Just two weeks ago I was warned by the moderator of the Philadelphia Presbytery of the OPC as being "dangerously close to violating my ordination vows" (I am a ruling elder) because I dared to suggest that a rule defined in the OPC BoD was in error and Scripture (I Cor 5) should direct them in a case of serious, scandalous and unrepentant sin (in this case it is violence not sexual immorality).

So at least in the Philadelphia Presbytery of the OPC, it would seem that if one doesn't agree to the infallibility of the OPC BoD, he is violation of his ordination vows (or at least dangerously close). If never calling the BoD in to question (in the light of Scripture) is what it now means to approve of the government and discipline of the OPC, then perhaps I don't really so approve. I guess I just didn't understand it that way when I made the "vow" in the first place.

Would the RCUS be willing to take a small group of suburban-Philadelphia refugees from the OPC?

Lee said...

I am sorry to hear that about the OPC and the Philadelphia Presbytery. That region has a long and rich history of being faithful, as does the rest of the Northeast, but sadly in today's world that area is becoming increasingly hostile to Christianity.

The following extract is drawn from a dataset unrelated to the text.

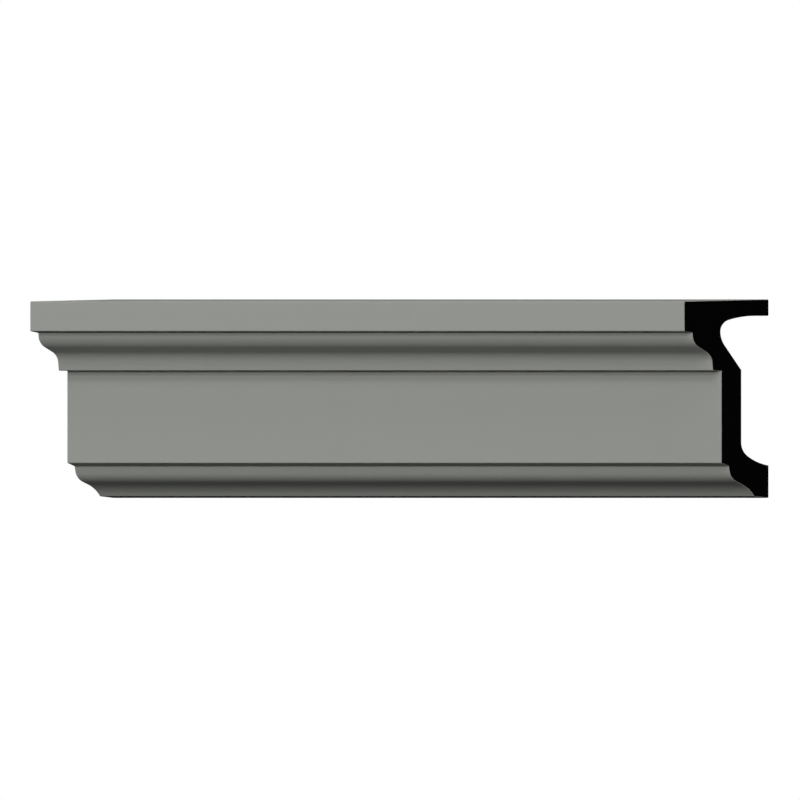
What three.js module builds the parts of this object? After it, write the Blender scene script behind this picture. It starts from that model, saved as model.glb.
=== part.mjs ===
import * as THREE from 'three';

// A cast panel moulding with a hollow back, cut at both ends by the same mitre.
// Sizes are in millimetres and angles in degrees.
// X runs along the moulding, its face looks along -Y, the wall is the plane Y = 0, and Z is up.
// The origin is the middle of the lower strip that bears on the wall.

// Whole moulding
const height = 127;
const projection = 54;
const wallLength = 418;
const mitreAngle = 45;

// Top band: its top and underside are a little out of level, so that the cast leaves its mould
const topFall = 1.3;
const bandHeight = 19.1;
const bandDepth = 5.1;
const bandUndersideFall = 1.1;

// Ogee between the top band and the frieze, and the lip under it
const upperOgee = {
  run: 13.1,
  drop: 24.1,
  lead: 2.4,
  leadDraft: 4,
  crownRadius: 8.8,
  coveRadius: 8.2,
  tail: 5.7,
  tailDraft: 4.5,
};
const lipDepth = 5.5;
const lipFall = 0.1;

// Step and ogee below the frieze, down to the foot
const stepDepth = 4.6;
const stepFall = 2.1;
const baseOgee = {
  run: 16.3,
  drop: 19.2,
  lead: 3.5,
  leadDraft: 9,
  crownRadius: 9,
  coveRadius: 17.6,
  tail: 1.3,
  tailDraft: 32,
};
const footFall = 1.1;

// Hollow back: the wall behind the frieze, the two strips that bear on the wall of the room, the
// swept heel over the lower strip and the rounded pocket under the upper one
const friezeWall = 12.9;
const lowerStrip = 20.9;
const upperStrip = 10.6;
const heel = {
  rise: 11,
  sweepRadius: 31,
  sweepTurn: 26,
  filletRadius: 11,
};
const pocket = {
  cover: 18.2,
  ceilingRadius: 56,
  ceilingTurn: 17.5,
  noseRadius: 7.7,
  throatRadius: 16,
  throatSlope: 34,
};

// Finish, and the turn of a round surface that one facet takes
const primerGrey = 0x949691;
const primerRoughness = 0.6;
const facetAngle = 5;

const { degToRad } = THREE.MathUtils;
const quarterTurn = Math.PI / 2;

// The section's outline as a run of points: depth from the front, and height above the foot
class Outline {
  constructor(depth, rise) {
    this.points = [new THREE.Vector2(depth, rise)];
  }

  get tip() {
    return this.points[this.points.length - 1];
  }

  lineTo(depth, rise) {
    this.points.push(new THREE.Vector2(depth, rise));
    return this;
  }

  lineBy(deeper, higher) {
    return this.lineTo(this.tip.x + deeper, this.tip.y + higher);
  }

  // An arc from the tip that leaves at one heading and ends at another, both turned from +depth
  arc(radius, heading, endHeading) {
    const turn = endHeading - heading;
    const toLeft = (angle) => new THREE.Vector2(-Math.sin(angle), Math.cos(angle));
    const reach = Math.sign(turn) * radius;
    const centre = this.tip.clone().addScaledVector(toLeft(heading), reach);
    const facets = Math.max(1, Math.ceil(Math.abs(turn) / degToRad(facetAngle)));
    for (let facet = 1; facet <= facets; facet += 1) {
      const angle = heading + (turn * facet) / facets;
      this.points.push(centre.clone().addScaledVector(toLeft(angle), -reach));
    }
    return this;
  }
}

// The share of its radii that a pair of curves keeps where the room for them is short
function shareThatFits(room, needed) {
  return Math.min(1, room / needed);
}

// An ogee down and back from the tip: a straight lead, a round crown, a waist line that touches both
// curves, a hollow cove and a straight tail. Drafts are counted from plumb.
function addOgee(outline, { run, drop, lead, leadDraft, crownRadius, coveRadius, tail, tailDraft }) {
  const downward = (angle) => new THREE.Vector2(Math.sin(angle), -Math.cos(angle));
  const inward = (angle) => new THREE.Vector2(Math.cos(angle), Math.sin(angle));
  const first = degToRad(leadDraft);
  const last = degToRad(tailDraft);
  const end = outline.tip.clone().add(new THREE.Vector2(run, -drop));
  const crownStart = outline.tip.clone().addScaledVector(downward(first), lead);
  const coveEnd = end.clone().addScaledVector(downward(last), -tail);

  // Without room for a waist line, the curves keep the share of their radii at which they touch
  const chord = coveEnd.clone().sub(crownStart);
  const swing = inward(first).multiplyScalar(crownRadius).addScaledVector(inward(last), coveRadius);
  const along = chord.dot(swing);
  const spread = (crownRadius + coveRadius) ** 2 - swing.lengthSq();
  const needed = along + Math.sqrt(along * along + spread * chord.lengthSq());
  const share = shareThatFits(chord.lengthSq(), needed);
  const crown = crownRadius * share;
  const cove = coveRadius * share;

  const centres = chord.clone().addScaledVector(inward(first), -crown).addScaledVector(inward(last), -cove);
  const slant = Math.atan2(centres.x, -centres.y);
  const waist = slant + Math.asin(Math.min(1, (crown + cove) / centres.length()));
  const coveStart = coveEnd.clone().addScaledVector(inward(last), -cove).addScaledVector(inward(waist), cove);
  outline.lineTo(crownStart.x, crownStart.y);
  outline.arc(crown, first - quarterTurn, waist - quarterTurn);
  outline.lineTo(coveStart.x, coveStart.y);
  outline.arc(cove, waist - quarterTurn, last - quarterTurn);
  return outline.lineTo(end.x, end.y);
}

// The top of the heel, from the lower strip forward and up to the back of the frieze wall
function addHeel(outline, wallBack) {
  const rise = degToRad(heel.rise);
  const swept = rise + degToRad(heel.sweepTurn);
  const room = outline.tip.x - wallBack;
  const needed = heel.sweepRadius * (Math.sin(swept) - Math.sin(rise)) + heel.filletRadius * (1 - Math.sin(swept));
  const share = shareThatFits(room, needed);
  const straight = room - needed * share;
  outline.lineBy(-straight, straight * Math.tan(rise));
  outline.arc(heel.sweepRadius * share, Math.PI - rise, Math.PI - swept);
  return outline.arc(heel.filletRadius * share, Math.PI - swept, quarterTurn);
}

// The pocket behind the upper ogee, from the back of the frieze wall up to the upper strip
function addPocket(outline, wallBack) {
  const ceiling = height - upperStrip;
  const noseDepth = bandDepth + pocket.cover;
  const turn = degToRad(pocket.ceilingTurn);
  const slope = degToRad(pocket.throatSlope);
  const needed = pocket.ceilingRadius * Math.sin(turn) + pocket.noseRadius * (1 - Math.sin(turn));
  const share = shareThatFits(projection - noseDepth, needed);
  const ceilingRadius = pocket.ceilingRadius * share;
  const noseRadius = pocket.noseRadius * share;
  const noseRise = ceiling - ceilingRadius * (1 - Math.cos(turn)) - noseRadius * Math.cos(turn);
  const throatDepth = noseDepth + pocket.throatRadius * (1 - Math.cos(slope));
  const throatRise = noseRise - pocket.throatRadius * Math.sin(slope);
  outline.lineTo(wallBack, throatRise - (wallBack - throatDepth) / Math.tan(slope));
  outline.lineTo(throatDepth, throatRise);
  outline.arc(pocket.throatRadius, quarterTurn + slope, quarterTurn);
  outline.arc(noseRadius, quarterTurn, turn);
  outline.arc(ceilingRadius, turn, 0);
  return outline.lineTo(projection, ceiling);
}

function section() {
  const outline = new Outline(projection, height);
  outline.lineTo(0, height - topFall);
  outline.lineBy(0, -bandHeight);
  outline.lineBy(bandDepth, -bandUndersideFall);
  addOgee(outline, upperOgee);
  outline.lineBy(lipDepth, -lipFall);
  const friezeDepth = outline.tip.x;
  const friezeFoot = footFall + baseOgee.drop + stepFall;
  outline.lineTo(friezeDepth, friezeFoot);
  outline.lineBy(stepDepth, -stepFall);
  addOgee(outline, baseOgee);
  outline.lineTo(projection, 0);
  outline.lineTo(projection, lowerStrip);
  addHeel(outline, friezeDepth + friezeWall);
  addPocket(outline, friezeDepth + friezeWall);
  return new THREE.Shape(outline.points);
}

// Stands the section up in depth and height, and moves each point along X by its depth times the
// mitre's slope. Both ends are then cut on the slant in plan, and the section square to X stays true.
function placement() {
  const mitreSlope = Math.tan(degToRad(mitreAngle));
  return new THREE.Matrix4().set(
    mitreSlope, 0, 1, -wallLength / 2 - projection * mitreSlope,
    1, 0, 0, -projection,
    0, 1, 0, -lowerStrip / 2,
    0, 0, 0, 1,
  );
}

function panelMoulding() {
  const geometry = new THREE.ExtrudeGeometry(section(), { depth: wallLength, bevelEnabled: false });
  geometry.applyMatrix4(placement());
  const primedUrethane = new THREE.MeshStandardMaterial({
    color: primerGrey,
    roughness: primerRoughness,
    metalness: 0,
  });
  const mesh = new THREE.Mesh(geometry, primedUrethane);
  mesh.name = 'panel_moulding';
  return mesh;
}

const moulding = new THREE.Group();
moulding.add(panelMoulding());

export default moulding;
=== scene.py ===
"""A cast panel moulding with a hollow back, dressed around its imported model.

The moulding is one length of rigid urethane foam, cast in a mould, sprayed with a grey primer and
sawn at both ends by the same mitre. Lengths in the size classes are millimetres, and the meshes are
metres in the row frame: X along the moulding, its face towards -Y, the wall at Y = 0, Z up.
"""

import logging
import math
from dataclasses import dataclass, field
from enum import Enum
from typing import Any, Iterable, Optional

import bpy
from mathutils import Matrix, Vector


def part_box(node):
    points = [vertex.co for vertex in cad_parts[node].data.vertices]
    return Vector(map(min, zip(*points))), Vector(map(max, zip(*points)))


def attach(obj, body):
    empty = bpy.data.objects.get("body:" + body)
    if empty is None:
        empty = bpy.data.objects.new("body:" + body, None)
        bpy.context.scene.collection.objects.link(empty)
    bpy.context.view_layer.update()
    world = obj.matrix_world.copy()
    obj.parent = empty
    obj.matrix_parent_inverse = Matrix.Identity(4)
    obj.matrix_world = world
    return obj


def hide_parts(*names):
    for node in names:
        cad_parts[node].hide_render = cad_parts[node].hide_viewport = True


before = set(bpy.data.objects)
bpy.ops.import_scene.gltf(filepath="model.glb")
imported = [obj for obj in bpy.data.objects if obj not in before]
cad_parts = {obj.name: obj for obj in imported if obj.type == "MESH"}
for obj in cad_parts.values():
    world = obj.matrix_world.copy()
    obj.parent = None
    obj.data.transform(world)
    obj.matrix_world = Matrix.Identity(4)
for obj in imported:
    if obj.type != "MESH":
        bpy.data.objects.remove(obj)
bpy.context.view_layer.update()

log = logging.getLogger("panel_moulding")

MM = 0.001
# The width of one ring of the wave texture at a scale of 1
WAVE_WIDTH = math.tau / 20
NODE = "panel_moulding"
BODY = "root"


class Skin(Enum):
    """The kinds of surface that the moulding has, in the order of its material slots."""

    FACE = 0
    BACK = 1
    CUT = 2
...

I think the quasi-episocpal system is the sinful default position. Who would not like to be an all powerful bishop? Man loves power, and the episcopal system is all about power. It is something the Reformed/Presbyterian church must always be on guard against.

As for the RCUS, I do not have the power to speak on behalf of the whole denomination, but I bet the RCUS would take OPC refugees. We have a couple of churches in PA, but they both are about 3 hours from Philadelphia. If you want to investigate the RCUS, Covenant East Classis would need to be contacted. I bet anyone on that list would be helpful.

James Frank SolĂ­s said...

I fail to see how having the ministers be 'members' of their congregation alleviates any problem. Churches in which this holds are no less attended by difficulty than in the PCA system.

And as for the 'quasi-episcopal" nature of the arrangement, what can one say except that, "Of course, it's 'quasi-episcopal'. The terms 'presbyter' and 'episcopos' are synonymous.